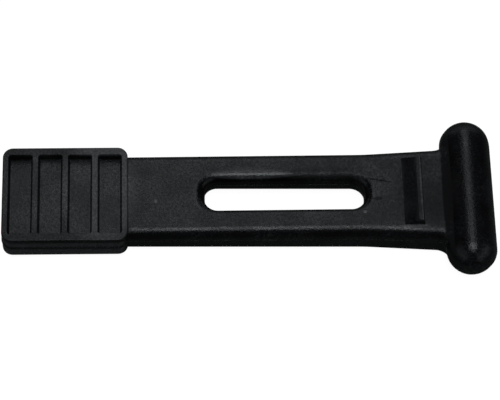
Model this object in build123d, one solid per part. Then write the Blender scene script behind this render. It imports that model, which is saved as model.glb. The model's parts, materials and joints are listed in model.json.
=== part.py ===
"""Rubber T draw latch, moulded in one piece.

X runs along the strap from the pull grip (-X) to the T-bar (+X), Y along the T-bar, Z up.
The origin is under the middle of the moulding, at the height of the underside of the T-bar.
The mould opens at the parting plane, which holds the axis of the T-bar.
"""

from build123d import *
import os

# ---------------------------------------------------------------- driving dimensions, mm and degrees
overall_length = 152.4  # end of the grip to the far flank of the T-bar

# T-bar: a round bar with hemispherical ends, square to the strap
tee_diameter = 15.6
tee_length = 51.6
tee_root_radius = 0.6  # in the corner of the strap and the bar

# Pull grip: a flat block with rounded corners
grip_length = 38.7
grip_width = 32.3
grip_thickness = 9.8
grip_corner_radius = 3.2
grip_edge_radius = 0.35  # of its top edge
grip_under_chamfer = 0.2
grip_root_radius = 0.25  # in the corner of the strap and the grip

# Finger pockets, cored into the top of the grip
pocket_count = 4
pocket_rib = 1.85  # wall between two pockets, at the rim
pocket_end_wall = 1.85  # wall between the end pockets and the ends of the grip
pocket_side_wall = 2.5  # wall between the pockets and the long sides of the grip
pocket_floor = 6.9  # rubber left under a pocket
pocket_corner_radius = 0.7
pocket_floor_chamfer = 0.3
pocket_rim_chamfer = 0.15
pocket_draft = 4.0

# Strap: thickens towards the T-bar, measured each way from the parting plane
strap_width = 28.4
strap_top_at_grip = 4.1
strap_top_at_tee = 4.9
strap_under_at_grip = 4.4
strap_under_at_tee = 6.5
strap_top_radius = 3.1
strap_under_radius = 0.9

# Neck: where the strap widens to meet the T-bar
neck_width = 31.0  # where the flank of the T-bar would cross it
neck_length = 24.6  # before the flank of the T-bar
neck_blend_radius = 100.0
flare_reach = 2.6  # past the flank of the T-bar
flare_overlap = 1.8  # past the start of the hemispherical end
flare_radius = 5.0
flare_end_radius = 1.0

# Slot: drops over the keeper hook
slot_to_grip = 23.7  # solid strap between the grip and the slot
slot_to_tooth = 11.8  # solid strap between the slot and the foot of the tooth
slot_width = 9.9  # clear width at the parting plane
slot_corner_radius = 4.2
slot_draft = 3.0
slot_top_radius = 2.5
slot_under_radius = 3.4

# Tooth: a wedge that holds the bracket plate against the T-bar
tooth_to_tee = 6.6  # room for the bracket plate
tooth_height = 1.9
tooth_ramp = 4.5
tooth_land = 1.35
tooth_back_lean = 0.4
tooth_width = 23.2  # at its foot
tooth_side_lean = 0.6
tooth_edge_chamfer = 0.2
tooth_root = 1.5  # depth to which it reaches into the strap

# Parting line: the fine ridge that the joint of the mould leaves all round
ridge_height = 0.15
ridge_width = 0.5

# ---------------------------------------------------------------- places worked out from them
parting_z = tee_diameter / 2
tee_radius = tee_diameter / 2
tee_half_shank = (tee_length - tee_diameter) / 2
grip_end_x = -overall_length / 2
grip_face_x = grip_end_x + grip_length
grip_centre_x = grip_end_x + grip_length / 2
tee_x = overall_length / 2 - tee_radius
flank_x = tee_x - tee_radius
tooth_back_x = flank_x - tooth_to_tee
tooth_foot_x = tooth_back_x - tooth_back_lean - tooth_land - tooth_ramp
slot_start_x = grip_face_x + slot_to_grip
slot_end_x = tooth_foot_x - slot_to_tooth
slot_length = slot_end_x - slot_start_x
slot_centre_x = (slot_start_x + slot_end_x) / 2
strap_root_x = grip_face_x - pocket_end_wall / 2  # the strap starts inside the end wall of the grip


def strap_top(x):
    """Height of the top of the strap above the parting plane at x."""
    share = (x - grip_face_x) / (tee_x - grip_face_x)
    return strap_top_at_grip + share * (strap_top_at_tee - strap_top_at_grip)


def strap_under(x):
    """Depth of the underside of the strap below the parting plane at x."""
    share = (x - grip_face_x) / (tee_x - grip_face_x)
    return strap_under_at_grip + share * (strap_under_at_tee - strap_under_at_grip)


def strap_outline():
    """Plan of the strap, the neck and the flares that run into the T-bar."""
    corners = [
        (strap_root_x, strap_width / 2),
        (flank_x - neck_length, strap_width / 2),
        (flank_x, neck_width / 2),
        (flank_x + flare_reach, tee_half_shank + flare_overlap),
        (tee_x, tee_half_shank + flare_overlap),
    ]
    side = FilletPolyline(*corners, radius=[neck_blend_radius, flare_radius, flare_end_radius])
    other_side = mirror(side, Plane.XZ)
    ends = [Line(side @ 0, other_side @ 0), Line(side @ 1, other_side @ 1)]
    return make_face(side + other_side + ends)


def strap():
    """Tapered strap and neck with rounded long edges."""
    side_view = make_face(
        Polyline(
            (strap_root_x, strap_top(strap_root_x)),
            (tee_x, strap_top_at_tee),
            (tee_x, -strap_under_at_tee),
            (strap_root_x, -strap_under(strap_root_x)),
            close=True,
        )
    )
    slab = extrude(Plane.XZ.offset(-tee_length / 2) * side_view, tee_length)
    body = extrude(strap_outline(), tee_diameter, both=True) & slab
    body = fillet(long_edges(broad_face(body, up=1)), strap_top_radius)
    return fillet(long_edges(broad_face(body, up=-1)), strap_under_radius)


def broad_face(body, up):
    """The largest flat face that looks up (1) or down (-1)."""
    flats = body.faces().filter_by(GeomType.PLANE)
    return max(flats, key=lambda face: up * face.normal_at().Z * face.area)


def long_edges(face):
    """The edges of a face, without its straight ends across the strap."""
    return [edge for edge in face.edges() if edge not in face.edges().filter_by(Axis.Y)]


def level_faces(body):
    """The level flat faces, from the lowest to the highest."""
    return body.faces().filter_by(Plane.XY).sort_by(Axis.Z)


def slot_outline():
    """Plan of the slot at the parting plane, its ends a little flatter than half rounds."""
    return Pos(slot_centre_x, 0) * RectangleRounded(slot_length, slot_width, slot_corner_radius)


def slotted(body):
    """Cut the slot, with draft each way from the parting plane and rounded rims."""
    upper = extrude(slot_outline(), tee_radius, taper=-slot_draft)
    lower = extrude(slot_outline(), -tee_radius, taper=-slot_draft)
    body = body - upper - lower
    body = fillet(broad_face(body, up=1).inner_wires()[0].edges(), slot_top_radius)
    return fillet(broad_face(body, up=-1).inner_wires()[0].edges(), slot_under_radius)


def tooth():
    """Wedge across the strap: a ramp from the slot side, a narrow land and a steep back."""
    back_z = strap_top(tooth_back_x)
    land_z = back_z + tooth_height
    side_view = make_face(
        Polyline(
            (tooth_foot_x, back_z - tooth_root),
            (tooth_foot_x, strap_top(tooth_foot_x)),
            (tooth_foot_x + tooth_ramp, land_z),
            (tooth_back_x - tooth_back_lean, land_z),
            (tooth_back_x, back_z),
            (tooth_back_x, back_z - tooth_root),
            close=True,
        )
    )
    end_view = make_face(
        Polyline(
            (-tooth_width / 2, back_z - tooth_root),
            (-tooth_width / 2, back_z),
            (tooth_side_lean - tooth_width / 2, land_z),
            (tooth_width / 2 - tooth_side_lean, land_z),
            (tooth_width / 2, back_z),
            (tooth_width / 2, back_z - tooth_root),
            close=True,
        )
    )
    lengthwise = extrude(Plane.XZ * side_view, tooth_width, both=True)
    crosswise = extrude(Plane.YZ * end_view, overall_length)
    wedge = lengthwise & crosswise
    return chamfer(level_faces(wedge)[-1].edges(), tooth_edge_chamfer)


def tee_outline():
    """Plan of the T-bar, on its own centre."""
    return Rot(0, 0, 90) * SlotOverall(tee_length, tee_diameter)


def tee_bar():
    """Round bar with hemispherical ends, turned about its own axis."""
    half = tee_outline() - Pos(-tee_radius / 2, 0) * Rectangle(tee_radius, tee_length)
    return Pos(tee_x, 0, 0) * revolve(half, Axis.Y)


def grip_outline():
    """Plan of the grip block."""
    return Pos(grip_centre_x, 0) * RectangleRounded(grip_length, grip_width, grip_corner_radius)


def grip():
    """Grip block with broken edges and a row of drafted finger pockets."""
    block = extrude(grip_outline(), grip_thickness / 2, both=True)
    block = fillet(level_faces(block)[-1].edges(), grip_edge_radius)
    block = chamfer(level_faces(block)[0].edges(), grip_under_chamfer)
    block = block - pockets()
    rims = level_faces(block)[-1].inner_wires()
    return chamfer([edge for rim in rims for edge in rim.edges()], pocket_rim_chamfer)


def pockets():
    """The row of pockets, as the cores of the mould that form them."""
    ribs = (pocket_count - 1) * pocket_rib
    length = (grip_length - 2 * pocket_end_wall - ribs) / pocket_count
    width = grip_width - 2 * pocket_side_wall
    depth = grip_thickness - pocket_floor
    mouth = RectangleRounded(length, width, pocket_corner_radius)
    core = extrude(mouth, -depth, taper=pocket_draft)
    core = chamfer(level_faces(core)[0].edges(), pocket_floor_chamfer)
    row = GridLocations(length + pocket_rib, 0, pocket_count, 1)
    return [Pos(grip_centre_x, 0, grip_thickness / 2) * place * core for place in row]


def parting_ridge():
    """Thin ridge that stands proud of the outline and of the wall of the slot."""
    outline = strap_outline() + grip_outline() + Pos(tee_x, 0) * tee_outline()
    proud = offset(outline, ridge_height) - offset(slot_outline(), -ridge_height)
    return extrude(proud, ridge_width / 2, both=True)


def joined(body, feature, corner_radius):
    """Two features in one, with a round in the corner where they meet."""
    whole = body + feature
    return fillet(new_edges(body, feature, combined=whole), corner_radius)


def latch_strap():
    """The whole moulding, standing on the underside of its T-bar."""
    body = joined(slotted(strap()), tee_bar(), tee_root_radius)
    body = joined(body, grip(), grip_root_radius)
    return Pos(0, 0, parting_z) * (body + tooth() + parting_ridge())


os.makedirs("parts", exist_ok=True)
moulding = latch_strap()
export_step(moulding.solid(), "parts/latch_strap.step")
print("latch_strap", round(moulding.volume), "mm3", moulding.bounding_box())
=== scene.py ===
"""Looks of a rubber T draw latch: one moulding of black EPDM, on a plain pale stage.

Sizes are in metres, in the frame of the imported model: X along the strap from the grip to the
T-bar, Y along the T-bar, Z up.
"""

import json
import math

import bpy
from mathutils import Matrix, Vector


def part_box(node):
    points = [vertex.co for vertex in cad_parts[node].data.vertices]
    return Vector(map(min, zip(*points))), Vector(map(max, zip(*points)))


bl_info = {
    "name": "Rubber T Draw Latch",
    "version": (1, 0, 0),
    "blender": (4, 5, 0),
    "location": "View3D > Sidebar > Draw Latch",
    "description": "Finishes the moulded rubber strap and sets its studio stage",
    "category": "Object",
}

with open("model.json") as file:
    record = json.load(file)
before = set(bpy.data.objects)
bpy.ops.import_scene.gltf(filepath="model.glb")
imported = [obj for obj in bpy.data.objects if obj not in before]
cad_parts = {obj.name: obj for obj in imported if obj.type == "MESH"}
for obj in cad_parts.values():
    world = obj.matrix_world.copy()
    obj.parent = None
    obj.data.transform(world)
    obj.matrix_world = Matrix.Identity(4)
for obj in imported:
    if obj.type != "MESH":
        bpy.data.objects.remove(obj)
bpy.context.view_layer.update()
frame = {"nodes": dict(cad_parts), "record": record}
strap = frame["nodes"]["latch_strap"]
strap_low, strap_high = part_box("latch_strap")
mount = {entry["name"]: Vector(entry["pos_m"]) for entry in frame["record"]["mounts"]}
slot_middle, tee_middle, tooth_back = mount["hook_slot"], mount["tee_bar"], mount["bracket_stop"]
grip_end = Vector((strap_low.x, 0, tee_middle.z))
MM = 0.001


def linear(hex_colour):
    """An sRGB hex colour as linear red, green, blue and alpha."""
    channels = [int(hex_colour[i : i + 2], 16) / 255 for i in (1, 3, 5)]
    return [c / 12.92 if c <= 0.04045 else ((c + 0.055) / 1.055) ** 2.4 for c in channels] + [1.0]


# ---------------------------------------------------------------- what a user would change


class RubberLook(bpy.types.PropertyGroup):
    """Finish of the moulded rubber"""

    colour: bpy.props.FloatVectorProperty(
        name="Rubber", description="Rubber full of carbon black", subtype="COLOR", size=4,
        min=0, max=1, default=linear("#050506"),
    )
    # The pale colour is real chalk on the bloom and the specks, and painted highlights, sheen and
    # reflection on the marks that stand in for them.
    chalk_and_painted_light: bpy.props.FloatVectorProperty(
        name="Chalk", description="Pale bloom and scuffs on the rubber", subtype="COLOR", size=4,
        min=0, max=1, default=linear("#3a3b3c"),
    )
    roughness: bpy.props.FloatProperty(
        name="Roughness", description="Roughness of the clean skin", subtype="FACTOR",
        min=0, max=1, default=0.30,
    )
    gloss: bpy.props.FloatProperty(
        name="Gloss", description="Strength of its reflections, 0.5 for a clean polymer",
        subtype="FACTOR", min=0, max=1, default=0.15,
    )
    grain: bpy.props.FloatProperty(
        name="Grain", description="Width of one grain of the moulded skin", subtype="DISTANCE",
        min=0.1 * MM, default=0.8 * MM,
    )
    grain_depth: bpy.props.FloatProperty(
        name="Grain depth", description="Depth of the grain", subtype="DISTANCE",
        min=0, default=0.11 * MM,
    )
    grain_contrast: bpy.props.FloatProperty(
        name="Grain contrast", description="Roughness that the grain adds or takes away",
        subtype="FACTOR", min=0, max=1, default=0.15,
    )
    cloud: bpy.props.FloatProperty(
        name="Clouds", description="Width of the faint clouds in the skin", subtype="DISTANCE",
        min=0.1 * MM, default=11 * MM,
    )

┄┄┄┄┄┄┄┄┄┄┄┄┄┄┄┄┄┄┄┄

=== STATED EXERCISE ===
Only the lines from the one bearing "body = joined(slotted(strap()), tee_bar(), tee_root_radius)" through the one bearing "imported = [obj" should be repeated, exactly as given.

=== WRITTEN RESPONSE ===
    body = joined(slotted(strap()), tee_bar(), tee_root_radius)
    body = joined(body, grip(), grip_root_radius)
    return Pos(0, 0, parting_z) * (body + tooth() + parting_ridge())


os.makedirs("parts", exist_ok=True)
moulding = latch_strap()
export_step(moulding.solid(), "parts/latch_strap.step")
print("latch_strap", round(moulding.volume), "mm3", moulding.bounding_box())
=== scene.py ===
"""Looks of a rubber T draw latch: one moulding of black EPDM, on a plain pale stage.

Sizes are in metres, in the frame of the imported model: X along the strap from the grip to the
T-bar, Y along the T-bar, Z up.
"""

import json
import math

import bpy
from mathutils import Matrix, Vector


def part_box(node):
    points = [vertex.co for vertex in cad_parts[node].data.vertices]
    return Vector(map(min, zip(*points))), Vector(map(max, zip(*points)))


bl_info = {
    "name": "Rubber T Draw Latch",
    "version": (1, 0, 0),
    "blender": (4, 5, 0),
    "location": "View3D > Sidebar > Draw Latch",
    "description": "Finishes the moulded rubber strap and sets its studio stage",
    "category": "Object",
}

with open("model.json") as file:
    record = json.load(file)
before = set(bpy.data.objects)
bpy.ops.import_scene.gltf(filepath="model.glb")
imported = [obj for obj in bpy.data.objects if obj not in before]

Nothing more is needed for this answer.